• **INSTRUCTIONS TO FOLLOW**:
Give back, exactly as written, the lines from the beginning of the listing through the one that contains "bright, 0.65, 0.35))".

• **SOURCE DATA**:

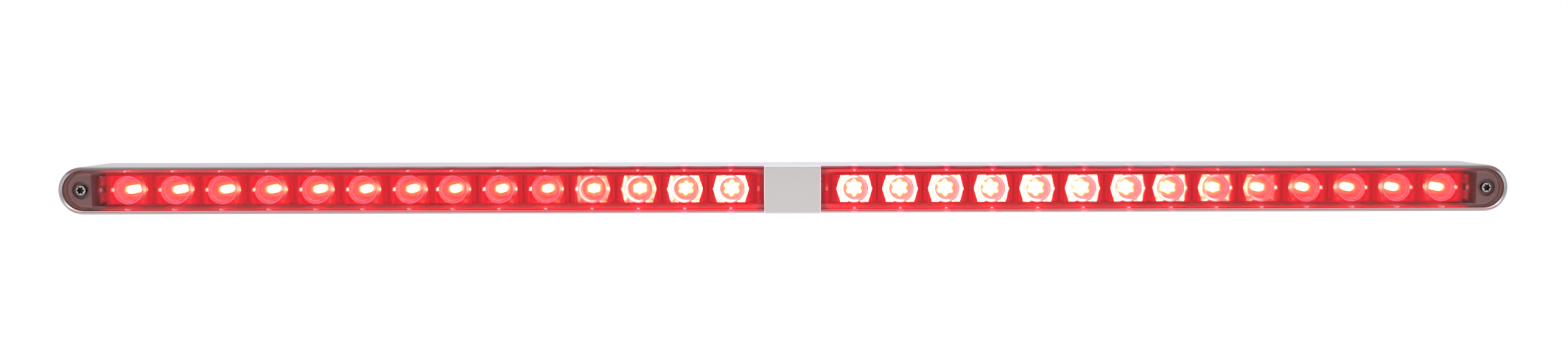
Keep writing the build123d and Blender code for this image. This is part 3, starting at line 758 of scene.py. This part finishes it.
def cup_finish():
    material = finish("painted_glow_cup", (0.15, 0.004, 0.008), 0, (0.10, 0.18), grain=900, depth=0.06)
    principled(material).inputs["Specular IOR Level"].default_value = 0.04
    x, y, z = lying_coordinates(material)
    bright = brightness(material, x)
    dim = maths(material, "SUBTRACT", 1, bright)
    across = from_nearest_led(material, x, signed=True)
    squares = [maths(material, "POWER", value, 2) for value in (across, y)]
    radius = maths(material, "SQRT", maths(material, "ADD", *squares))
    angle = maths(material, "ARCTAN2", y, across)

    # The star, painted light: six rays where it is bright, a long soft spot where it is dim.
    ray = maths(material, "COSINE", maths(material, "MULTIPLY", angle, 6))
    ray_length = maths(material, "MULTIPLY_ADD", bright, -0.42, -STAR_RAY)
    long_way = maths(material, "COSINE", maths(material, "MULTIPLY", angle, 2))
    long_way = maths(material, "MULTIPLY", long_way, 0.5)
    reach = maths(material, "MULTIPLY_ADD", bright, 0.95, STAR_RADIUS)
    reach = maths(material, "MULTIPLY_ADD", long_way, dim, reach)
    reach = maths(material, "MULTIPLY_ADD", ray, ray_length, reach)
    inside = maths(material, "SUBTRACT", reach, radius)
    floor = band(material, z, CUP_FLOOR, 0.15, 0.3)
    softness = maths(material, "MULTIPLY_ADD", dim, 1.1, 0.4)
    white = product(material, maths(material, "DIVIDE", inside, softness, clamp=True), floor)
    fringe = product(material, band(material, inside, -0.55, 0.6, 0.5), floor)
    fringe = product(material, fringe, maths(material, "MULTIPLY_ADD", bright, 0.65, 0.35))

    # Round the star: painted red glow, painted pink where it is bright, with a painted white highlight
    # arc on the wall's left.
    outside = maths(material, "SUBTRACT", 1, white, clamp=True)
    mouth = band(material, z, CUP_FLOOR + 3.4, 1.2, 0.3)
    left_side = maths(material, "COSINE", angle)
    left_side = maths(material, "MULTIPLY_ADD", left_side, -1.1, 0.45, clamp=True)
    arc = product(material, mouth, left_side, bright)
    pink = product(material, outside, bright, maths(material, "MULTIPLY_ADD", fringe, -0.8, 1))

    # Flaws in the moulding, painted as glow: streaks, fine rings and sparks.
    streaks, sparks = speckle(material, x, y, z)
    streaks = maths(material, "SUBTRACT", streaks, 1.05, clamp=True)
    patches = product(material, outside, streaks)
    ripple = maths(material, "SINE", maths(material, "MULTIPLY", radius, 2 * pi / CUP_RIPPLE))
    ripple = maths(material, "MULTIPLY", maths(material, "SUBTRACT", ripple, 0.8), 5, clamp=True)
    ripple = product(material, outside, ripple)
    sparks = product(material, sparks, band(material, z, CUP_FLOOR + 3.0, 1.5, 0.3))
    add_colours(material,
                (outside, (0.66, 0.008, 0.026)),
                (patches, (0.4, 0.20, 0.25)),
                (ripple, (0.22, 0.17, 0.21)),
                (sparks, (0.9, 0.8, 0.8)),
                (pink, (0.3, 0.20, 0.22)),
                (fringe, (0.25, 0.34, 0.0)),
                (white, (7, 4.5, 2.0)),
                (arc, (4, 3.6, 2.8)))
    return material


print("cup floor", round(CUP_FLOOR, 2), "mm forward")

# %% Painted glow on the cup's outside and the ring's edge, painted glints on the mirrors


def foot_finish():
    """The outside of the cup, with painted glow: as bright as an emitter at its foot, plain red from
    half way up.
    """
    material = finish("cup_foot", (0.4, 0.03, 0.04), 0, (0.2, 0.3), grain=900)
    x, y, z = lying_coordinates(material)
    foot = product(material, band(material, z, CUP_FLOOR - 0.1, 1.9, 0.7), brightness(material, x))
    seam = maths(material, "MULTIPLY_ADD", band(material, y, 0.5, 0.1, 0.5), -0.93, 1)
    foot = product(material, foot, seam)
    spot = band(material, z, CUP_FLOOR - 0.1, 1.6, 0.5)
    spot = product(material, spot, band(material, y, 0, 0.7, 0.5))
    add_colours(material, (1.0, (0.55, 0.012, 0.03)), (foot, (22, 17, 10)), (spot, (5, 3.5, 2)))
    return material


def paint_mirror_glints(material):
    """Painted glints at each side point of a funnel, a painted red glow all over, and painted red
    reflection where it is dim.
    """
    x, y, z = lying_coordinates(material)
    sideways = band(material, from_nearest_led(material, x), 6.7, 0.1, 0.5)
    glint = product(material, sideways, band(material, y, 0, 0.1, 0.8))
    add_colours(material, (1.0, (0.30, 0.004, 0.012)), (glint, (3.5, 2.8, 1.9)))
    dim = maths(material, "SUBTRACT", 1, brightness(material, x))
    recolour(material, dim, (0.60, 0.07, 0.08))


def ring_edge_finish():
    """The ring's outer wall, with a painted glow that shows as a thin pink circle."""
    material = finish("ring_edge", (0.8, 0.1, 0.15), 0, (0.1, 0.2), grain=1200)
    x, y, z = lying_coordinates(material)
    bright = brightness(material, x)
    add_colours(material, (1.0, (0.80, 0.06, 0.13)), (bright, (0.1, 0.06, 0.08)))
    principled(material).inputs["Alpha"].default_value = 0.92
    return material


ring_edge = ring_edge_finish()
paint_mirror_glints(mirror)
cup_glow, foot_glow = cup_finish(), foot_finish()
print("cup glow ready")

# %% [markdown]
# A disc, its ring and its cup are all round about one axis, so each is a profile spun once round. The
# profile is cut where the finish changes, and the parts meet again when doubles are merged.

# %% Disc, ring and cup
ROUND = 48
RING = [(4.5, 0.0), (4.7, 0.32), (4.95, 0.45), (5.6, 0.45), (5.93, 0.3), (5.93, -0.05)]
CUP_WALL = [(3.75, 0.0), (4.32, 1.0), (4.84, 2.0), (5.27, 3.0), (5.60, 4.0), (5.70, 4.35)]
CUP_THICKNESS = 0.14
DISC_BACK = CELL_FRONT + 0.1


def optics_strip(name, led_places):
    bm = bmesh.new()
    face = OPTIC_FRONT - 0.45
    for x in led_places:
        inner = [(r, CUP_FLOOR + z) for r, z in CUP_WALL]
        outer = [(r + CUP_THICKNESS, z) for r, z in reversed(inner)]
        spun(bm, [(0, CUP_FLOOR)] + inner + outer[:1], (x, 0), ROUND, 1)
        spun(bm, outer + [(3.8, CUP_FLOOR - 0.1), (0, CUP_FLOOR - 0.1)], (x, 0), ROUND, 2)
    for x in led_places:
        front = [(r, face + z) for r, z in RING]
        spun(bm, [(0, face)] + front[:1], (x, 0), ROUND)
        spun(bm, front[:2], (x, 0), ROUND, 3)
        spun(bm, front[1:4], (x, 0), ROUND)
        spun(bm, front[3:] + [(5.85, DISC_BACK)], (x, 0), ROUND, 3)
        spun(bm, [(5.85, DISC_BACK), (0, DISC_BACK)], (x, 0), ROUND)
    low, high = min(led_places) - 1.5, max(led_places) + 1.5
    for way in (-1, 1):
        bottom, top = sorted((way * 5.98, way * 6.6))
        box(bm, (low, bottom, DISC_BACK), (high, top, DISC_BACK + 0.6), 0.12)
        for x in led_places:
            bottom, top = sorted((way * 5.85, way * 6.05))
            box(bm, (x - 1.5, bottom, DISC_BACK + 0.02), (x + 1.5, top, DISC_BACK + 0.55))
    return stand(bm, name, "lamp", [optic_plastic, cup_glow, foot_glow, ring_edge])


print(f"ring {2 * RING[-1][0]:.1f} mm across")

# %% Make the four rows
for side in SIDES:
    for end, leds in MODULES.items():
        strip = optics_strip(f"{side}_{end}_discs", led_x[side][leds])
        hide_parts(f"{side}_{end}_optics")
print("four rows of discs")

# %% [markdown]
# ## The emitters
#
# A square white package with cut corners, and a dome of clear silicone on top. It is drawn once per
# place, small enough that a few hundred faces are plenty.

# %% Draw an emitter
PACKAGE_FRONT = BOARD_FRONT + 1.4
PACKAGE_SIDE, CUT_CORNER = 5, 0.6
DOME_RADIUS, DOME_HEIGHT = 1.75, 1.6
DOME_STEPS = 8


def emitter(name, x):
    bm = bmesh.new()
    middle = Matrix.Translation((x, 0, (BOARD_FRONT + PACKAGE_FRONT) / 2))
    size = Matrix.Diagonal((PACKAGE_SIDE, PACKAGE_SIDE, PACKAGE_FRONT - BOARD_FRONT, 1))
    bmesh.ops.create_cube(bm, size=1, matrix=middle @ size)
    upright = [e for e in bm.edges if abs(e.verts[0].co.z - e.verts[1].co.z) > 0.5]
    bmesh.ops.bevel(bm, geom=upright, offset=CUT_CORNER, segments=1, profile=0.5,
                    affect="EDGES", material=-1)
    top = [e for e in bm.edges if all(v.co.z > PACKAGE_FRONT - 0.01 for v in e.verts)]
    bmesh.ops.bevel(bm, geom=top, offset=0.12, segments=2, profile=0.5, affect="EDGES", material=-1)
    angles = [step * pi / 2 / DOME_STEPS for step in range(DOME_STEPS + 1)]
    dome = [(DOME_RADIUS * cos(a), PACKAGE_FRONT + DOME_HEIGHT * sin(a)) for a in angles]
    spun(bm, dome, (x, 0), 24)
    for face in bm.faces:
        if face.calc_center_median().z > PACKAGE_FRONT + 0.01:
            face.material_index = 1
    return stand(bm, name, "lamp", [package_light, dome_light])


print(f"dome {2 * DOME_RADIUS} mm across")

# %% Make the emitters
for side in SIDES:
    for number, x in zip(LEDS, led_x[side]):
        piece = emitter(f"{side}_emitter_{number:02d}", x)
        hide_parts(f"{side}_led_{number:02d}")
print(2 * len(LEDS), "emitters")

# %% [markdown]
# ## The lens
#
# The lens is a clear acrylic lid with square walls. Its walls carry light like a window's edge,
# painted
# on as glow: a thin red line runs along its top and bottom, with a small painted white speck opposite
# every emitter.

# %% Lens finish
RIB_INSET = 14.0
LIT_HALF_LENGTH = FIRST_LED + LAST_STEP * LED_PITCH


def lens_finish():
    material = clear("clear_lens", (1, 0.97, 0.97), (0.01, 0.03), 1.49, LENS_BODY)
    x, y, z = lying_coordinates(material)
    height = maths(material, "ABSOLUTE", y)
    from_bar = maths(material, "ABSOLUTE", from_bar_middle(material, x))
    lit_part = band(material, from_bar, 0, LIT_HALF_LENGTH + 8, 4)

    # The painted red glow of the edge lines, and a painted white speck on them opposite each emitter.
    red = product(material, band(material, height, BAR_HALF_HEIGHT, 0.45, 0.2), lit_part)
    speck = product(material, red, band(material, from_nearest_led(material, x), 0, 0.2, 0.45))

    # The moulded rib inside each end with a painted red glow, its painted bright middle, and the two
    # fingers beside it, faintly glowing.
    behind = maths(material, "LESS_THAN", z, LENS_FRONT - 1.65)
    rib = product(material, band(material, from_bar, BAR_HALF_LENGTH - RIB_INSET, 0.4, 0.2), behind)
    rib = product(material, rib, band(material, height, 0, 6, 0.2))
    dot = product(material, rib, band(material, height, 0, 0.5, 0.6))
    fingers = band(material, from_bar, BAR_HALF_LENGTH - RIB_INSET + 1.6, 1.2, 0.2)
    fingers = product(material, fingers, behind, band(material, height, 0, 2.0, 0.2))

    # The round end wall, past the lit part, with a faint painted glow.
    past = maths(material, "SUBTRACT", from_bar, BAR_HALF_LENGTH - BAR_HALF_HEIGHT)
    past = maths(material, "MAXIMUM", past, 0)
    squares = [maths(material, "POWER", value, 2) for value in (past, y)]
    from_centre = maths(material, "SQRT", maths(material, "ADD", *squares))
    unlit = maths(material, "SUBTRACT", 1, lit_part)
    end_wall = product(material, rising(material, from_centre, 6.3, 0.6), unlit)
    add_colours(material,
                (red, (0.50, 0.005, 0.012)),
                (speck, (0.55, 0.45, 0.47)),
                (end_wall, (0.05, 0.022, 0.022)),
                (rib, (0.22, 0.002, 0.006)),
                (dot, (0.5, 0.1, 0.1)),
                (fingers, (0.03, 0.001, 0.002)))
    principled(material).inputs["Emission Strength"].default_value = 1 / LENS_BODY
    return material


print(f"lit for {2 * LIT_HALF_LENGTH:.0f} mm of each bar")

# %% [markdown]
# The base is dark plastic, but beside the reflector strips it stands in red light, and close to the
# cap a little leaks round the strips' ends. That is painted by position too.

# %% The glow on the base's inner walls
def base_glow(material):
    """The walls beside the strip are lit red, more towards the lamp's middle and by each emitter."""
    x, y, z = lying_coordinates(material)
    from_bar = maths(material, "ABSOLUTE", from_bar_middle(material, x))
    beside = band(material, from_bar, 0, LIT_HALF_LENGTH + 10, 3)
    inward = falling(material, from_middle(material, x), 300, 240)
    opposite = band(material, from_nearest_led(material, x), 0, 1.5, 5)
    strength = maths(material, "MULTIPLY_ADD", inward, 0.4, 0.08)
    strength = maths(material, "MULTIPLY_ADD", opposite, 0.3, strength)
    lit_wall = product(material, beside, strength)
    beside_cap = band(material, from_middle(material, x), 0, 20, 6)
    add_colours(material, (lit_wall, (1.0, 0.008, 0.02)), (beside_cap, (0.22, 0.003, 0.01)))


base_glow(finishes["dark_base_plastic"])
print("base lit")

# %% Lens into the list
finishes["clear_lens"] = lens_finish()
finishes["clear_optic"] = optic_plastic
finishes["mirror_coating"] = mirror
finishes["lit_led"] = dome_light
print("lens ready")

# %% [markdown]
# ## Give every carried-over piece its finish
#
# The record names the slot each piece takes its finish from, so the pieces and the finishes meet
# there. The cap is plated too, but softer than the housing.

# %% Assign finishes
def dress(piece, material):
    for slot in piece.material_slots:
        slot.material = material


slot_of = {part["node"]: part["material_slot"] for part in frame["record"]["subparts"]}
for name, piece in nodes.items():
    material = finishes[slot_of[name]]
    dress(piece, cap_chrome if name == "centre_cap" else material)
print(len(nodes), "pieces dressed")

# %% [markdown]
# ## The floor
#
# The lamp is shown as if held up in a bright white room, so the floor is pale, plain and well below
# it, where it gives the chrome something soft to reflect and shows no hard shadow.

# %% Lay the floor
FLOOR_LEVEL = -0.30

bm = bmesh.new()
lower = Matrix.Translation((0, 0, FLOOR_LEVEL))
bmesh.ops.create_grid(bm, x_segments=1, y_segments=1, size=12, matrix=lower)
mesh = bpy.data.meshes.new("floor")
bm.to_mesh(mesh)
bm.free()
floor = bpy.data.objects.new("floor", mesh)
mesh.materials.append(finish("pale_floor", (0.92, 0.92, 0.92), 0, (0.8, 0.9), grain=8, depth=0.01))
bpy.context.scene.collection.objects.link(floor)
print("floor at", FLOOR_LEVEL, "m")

• **RESPONSE BELOW**:
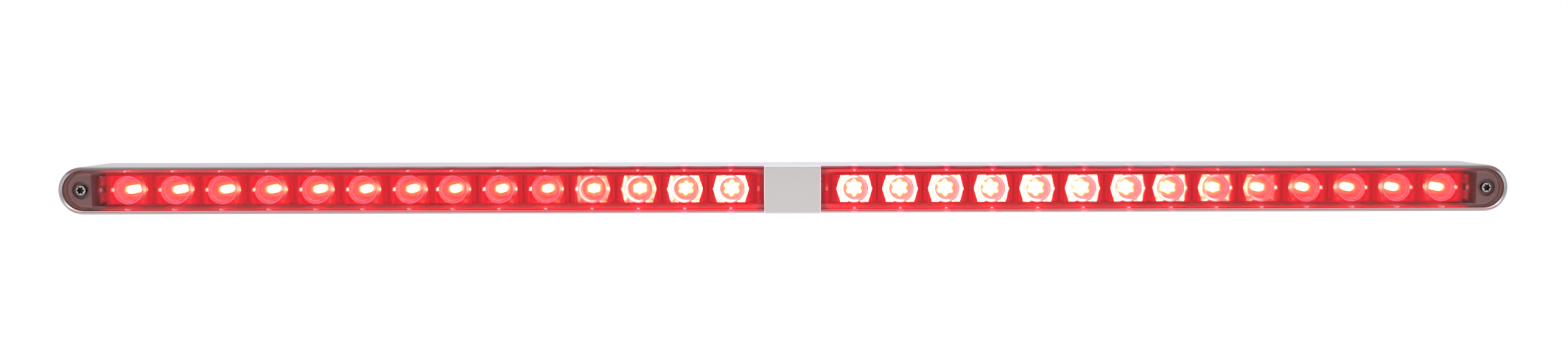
Keep writing the build123d and Blender code for this image. This is part 3, starting at line 758 of scene.py. This part finishes it.
def cup_finish():
    material = finish("painted_glow_cup", (0.15, 0.004, 0.008), 0, (0.10, 0.18), grain=900, depth=0.06)
    principled(material).inputs["Specular IOR Level"].default_value = 0.04
    x, y, z = lying_coordinates(material)
    bright = brightness(material, x)
    dim = maths(material, "SUBTRACT", 1, bright)
    across = from_nearest_led(material, x, signed=True)
    squares = [maths(material, "POWER", value, 2) for value in (across, y)]
    radius = maths(material, "SQRT", maths(material, "ADD", *squares))
    angle = maths(material, "ARCTAN2", y, across)

    # The star, painted light: six rays where it is bright, a long soft spot where it is dim.
    ray = maths(material, "COSINE", maths(material, "MULTIPLY", angle, 6))
    ray_length = maths(material, "MULTIPLY_ADD", bright, -0.42, -STAR_RAY)
    long_way = maths(material, "COSINE", maths(material, "MULTIPLY", angle, 2))
    long_way = maths(material, "MULTIPLY", long_way, 0.5)
    reach = maths(material, "MULTIPLY_ADD", bright, 0.95, STAR_RADIUS)
    reach = maths(material, "MULTIPLY_ADD", long_way, dim, reach)
    reach = maths(material, "MULTIPLY_ADD", ray, ray_length, reach)
    inside = maths(material, "SUBTRACT", reach, radius)
    floor = band(material, z, CUP_FLOOR, 0.15, 0.3)
    softness = maths(material, "MULTIPLY_ADD", dim, 1.1, 0.4)
    white = product(material, maths(material, "DIVIDE", inside, softness, clamp=True), floor)
    fringe = product(material, band(material, inside, -0.55, 0.6, 0.5), floor)
    fringe = product(material, fringe, maths(material, "MULTIPLY_ADD", bright, 0.65, 0.35))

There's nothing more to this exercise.